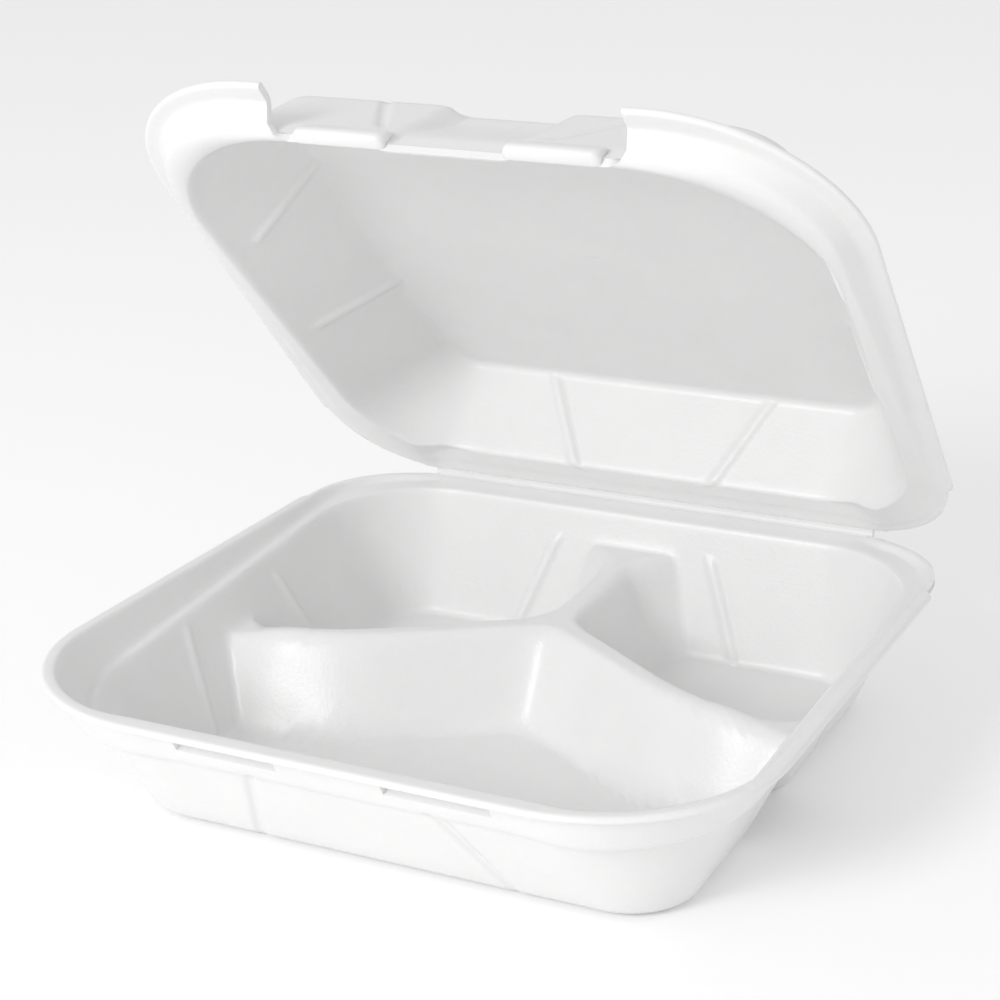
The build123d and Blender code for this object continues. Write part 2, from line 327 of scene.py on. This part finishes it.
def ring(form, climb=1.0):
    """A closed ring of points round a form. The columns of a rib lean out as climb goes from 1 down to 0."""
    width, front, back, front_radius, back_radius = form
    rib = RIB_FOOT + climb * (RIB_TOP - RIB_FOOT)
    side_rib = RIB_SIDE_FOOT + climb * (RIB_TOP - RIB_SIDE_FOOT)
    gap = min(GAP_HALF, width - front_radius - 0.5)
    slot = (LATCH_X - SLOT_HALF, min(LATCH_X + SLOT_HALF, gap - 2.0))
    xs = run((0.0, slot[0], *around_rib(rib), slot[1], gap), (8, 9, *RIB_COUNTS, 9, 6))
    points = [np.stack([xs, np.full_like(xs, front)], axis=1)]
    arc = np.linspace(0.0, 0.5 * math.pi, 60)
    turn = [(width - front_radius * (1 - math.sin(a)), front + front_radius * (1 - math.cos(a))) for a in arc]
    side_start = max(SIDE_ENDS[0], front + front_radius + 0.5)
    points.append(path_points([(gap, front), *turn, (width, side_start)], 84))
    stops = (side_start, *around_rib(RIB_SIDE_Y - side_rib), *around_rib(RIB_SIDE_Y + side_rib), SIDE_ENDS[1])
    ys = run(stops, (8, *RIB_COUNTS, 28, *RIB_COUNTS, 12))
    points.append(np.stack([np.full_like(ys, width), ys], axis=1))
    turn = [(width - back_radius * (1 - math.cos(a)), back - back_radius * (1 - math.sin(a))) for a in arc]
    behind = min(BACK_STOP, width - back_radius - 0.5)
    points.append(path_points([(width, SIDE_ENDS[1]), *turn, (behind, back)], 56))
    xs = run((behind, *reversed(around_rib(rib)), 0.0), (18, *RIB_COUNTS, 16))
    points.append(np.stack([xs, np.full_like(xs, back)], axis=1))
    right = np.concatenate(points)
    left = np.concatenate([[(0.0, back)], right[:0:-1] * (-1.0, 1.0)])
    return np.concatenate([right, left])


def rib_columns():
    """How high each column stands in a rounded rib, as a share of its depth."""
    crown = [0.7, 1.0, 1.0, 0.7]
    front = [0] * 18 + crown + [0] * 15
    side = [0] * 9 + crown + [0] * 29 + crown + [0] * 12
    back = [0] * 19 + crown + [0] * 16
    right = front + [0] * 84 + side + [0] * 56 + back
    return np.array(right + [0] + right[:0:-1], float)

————

**The request**
Extract all lines as given.

**Correct response**
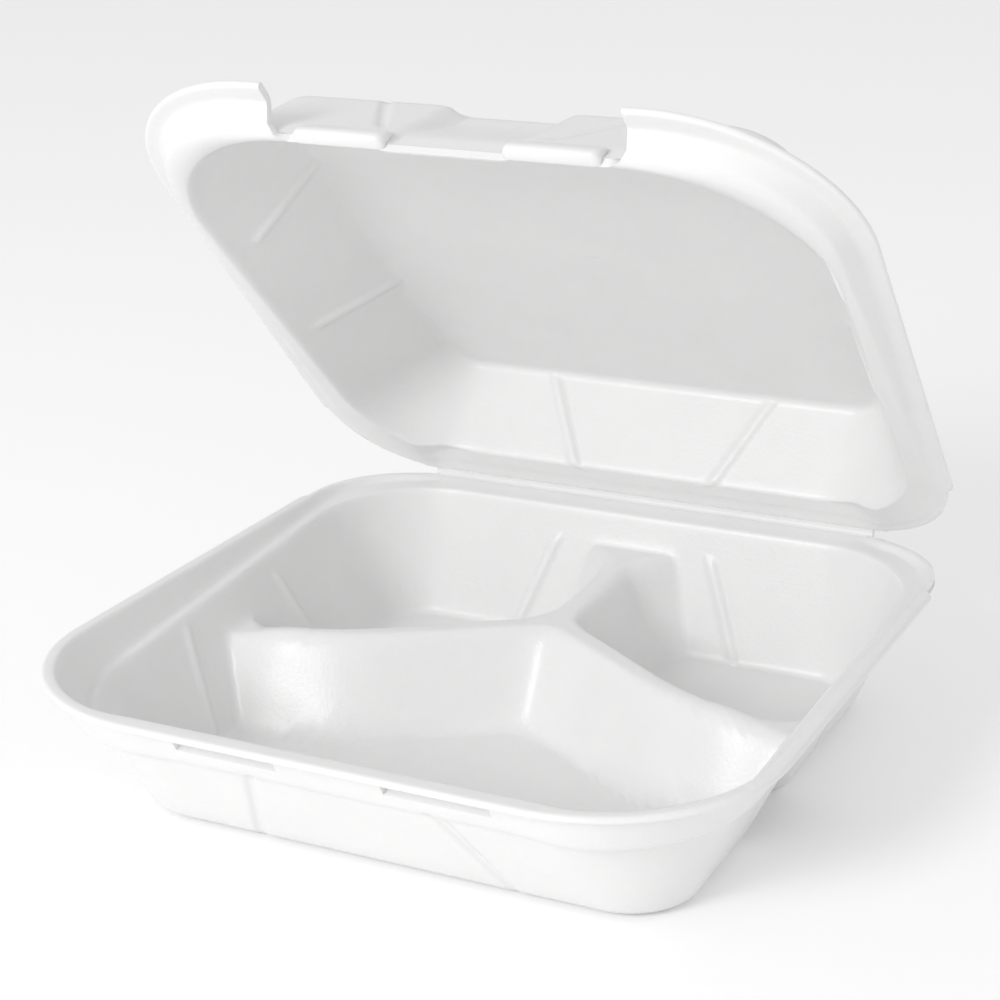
The build123d and Blender code for this object continues. Write part 2, from line 327 of scene.py on. This part finishes it.
def ring(form, climb=1.0):
    """A closed ring of points round a form. The columns of a rib lean out as climb goes from 1 down to 0."""
    width, front, back, front_radius, back_radius = form
    rib = RIB_FOOT + climb * (RIB_TOP - RIB_FOOT)
    side_rib = RIB_SIDE_FOOT + climb * (RIB_TOP - RIB_SIDE_FOOT)
    gap = min(GAP_HALF, width - front_radius - 0.5)
    slot = (LATCH_X - SLOT_HALF, min(LATCH_X + SLOT_HALF, gap - 2.0))
    xs = run((0.0, slot[0], *around_rib(rib), slot[1], gap), (8, 9, *RIB_COUNTS, 9, 6))
    points = [np.stack([xs, np.full_like(xs, front)], axis=1)]
    arc = np.linspace(0.0, 0.5 * math.pi, 60)
    turn = [(width - front_radius * (1 - math.sin(a)), front + front_radius * (1 - math.cos(a))) for a in arc]
    side_start = max(SIDE_ENDS[0], front + front_radius + 0.5)
    points.append(path_points([(gap, front), *turn, (width, side_start)], 84))
    stops = (side_start, *around_rib(RIB_SIDE_Y - side_rib), *around_rib(RIB_SIDE_Y + side_rib), SIDE_ENDS[1])
    ys = run(stops, (8, *RIB_COUNTS, 28, *RIB_COUNTS, 12))
    points.append(np.stack([np.full_like(ys, width), ys], axis=1))
    turn = [(width - back_radius * (1 - math.cos(a)), back - back_radius * (1 - math.sin(a))) for a in arc]
    behind = min(BACK_STOP, width - back_radius - 0.5)
    points.append(path_points([(width, SIDE_ENDS[1]), *turn, (behind, back)], 56))
    xs = run((behind, *reversed(around_rib(rib)), 0.0), (18, *RIB_COUNTS, 16))
    points.append(np.stack([xs, np.full_like(xs, back)], axis=1))
    right = np.concatenate(points)
    left = np.concatenate([[(0.0, back)], right[:0:-1] * (-1.0, 1.0)])
    return np.concatenate([right, left])


def rib_columns():
    """How high each column stands in a rounded rib, as a share of its depth."""
    crown = [0.7, 1.0, 1.0, 0.7]
    front = [0] * 18 + crown + [0] * 15
    side = [0] * 9 + crown + [0] * 29 + crown + [0] * 12
    back = [0] * 19 + crown + [0] * 16
    right = front + [0] * 84 + side + [0] * 56 + back
    return np.array(right + [0] + right[:0:-1], float)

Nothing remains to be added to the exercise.